Average Ionization Energies of Fragments in Molecules from Fragment Transfer Energies
A method is described to determine the changes in the stabilities of fragments X and Y that result from the formation or cleavage of the X-Y bond. Fragment transfer energies are defined as the differences between the energies of the free fragments and of the fragment in the molecule. The sum of these transfer energies equals the bond dissociation energy, and they allow one to discuss the relation between fragment energies and bond stabilities. The method is illustrated by considering a reaction of the type (X-Y)+ → X+ + Y and, specifically, the dediazoniation reactions of a wide variety of diazonium ions. X-N bonding in the diazonium ions results because the X+ cations are more stabilized than the N2 groups are destabilized by the charge transfer associated with bond formation, that is, cations force N2 to form diazonium ions. The N2 transfer energies are found to be correlated with the N2 charges supporting the generally made assumption that fragment stabilities might be discussed in terms of fragment charges.

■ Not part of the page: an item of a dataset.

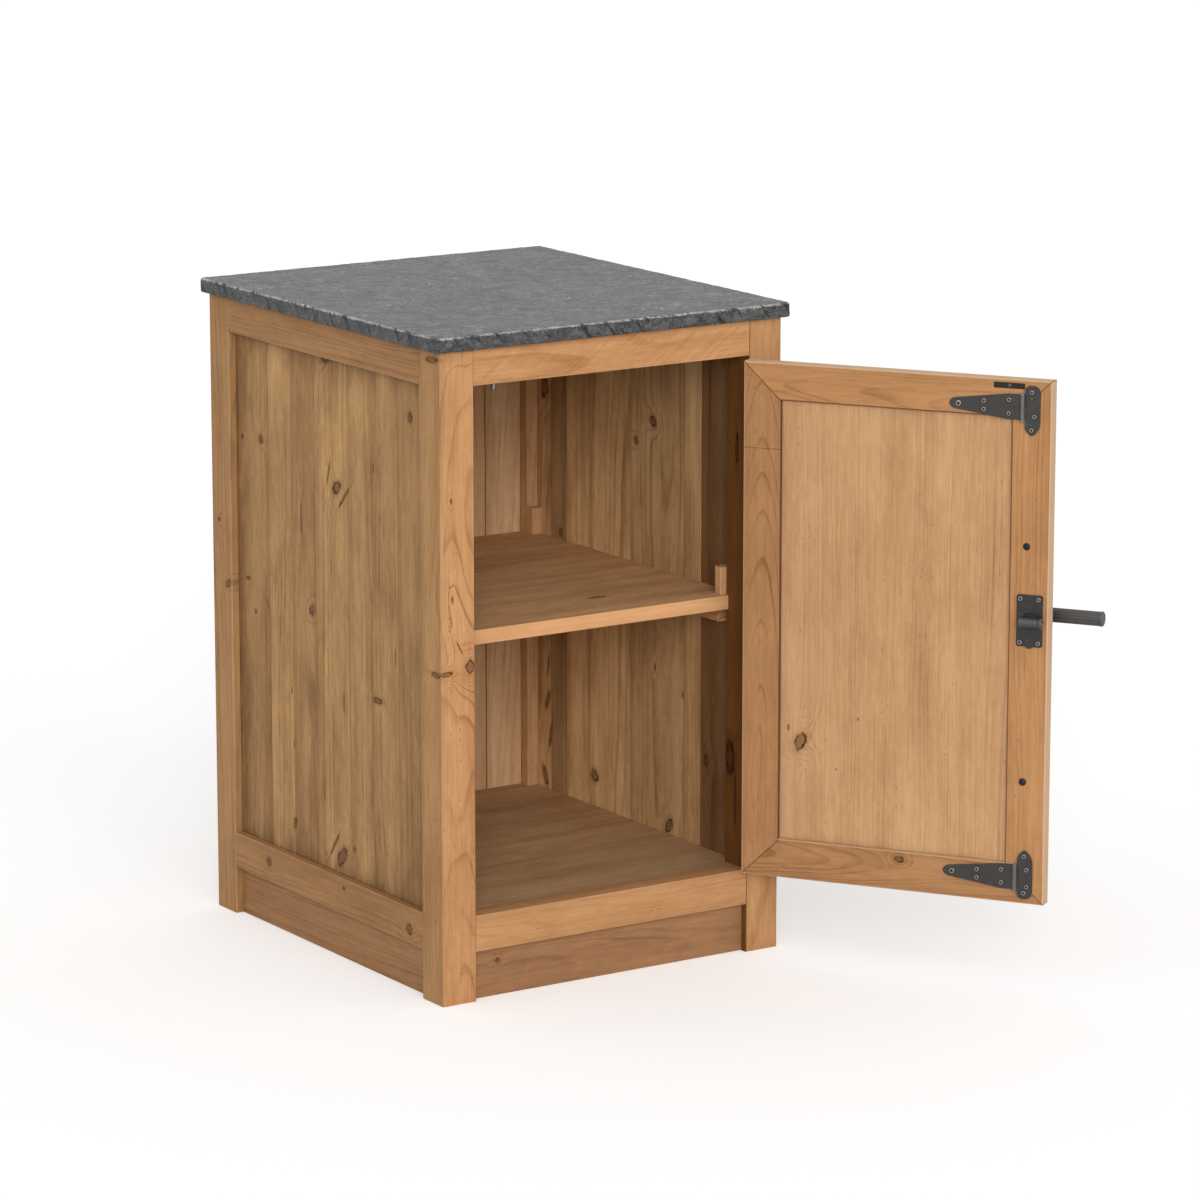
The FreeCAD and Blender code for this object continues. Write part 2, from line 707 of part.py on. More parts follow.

The correlation is well approximated by a linear function and its slope defines the average ionization energy of a fragment in a molecule. It is found that the average ionization energy of N2 in the diazonium ions roughly equals the ionization energy of free N2, and consequences are discussed.
R. Glaser et al., "Average Ionization Energies of Fragments in Molecules from Fragment Transfer Energies," Journal of Organic Chemistry, vol. 57, no. 3, pp. 995-999, American Chemical Society (ACS), Jan 1992.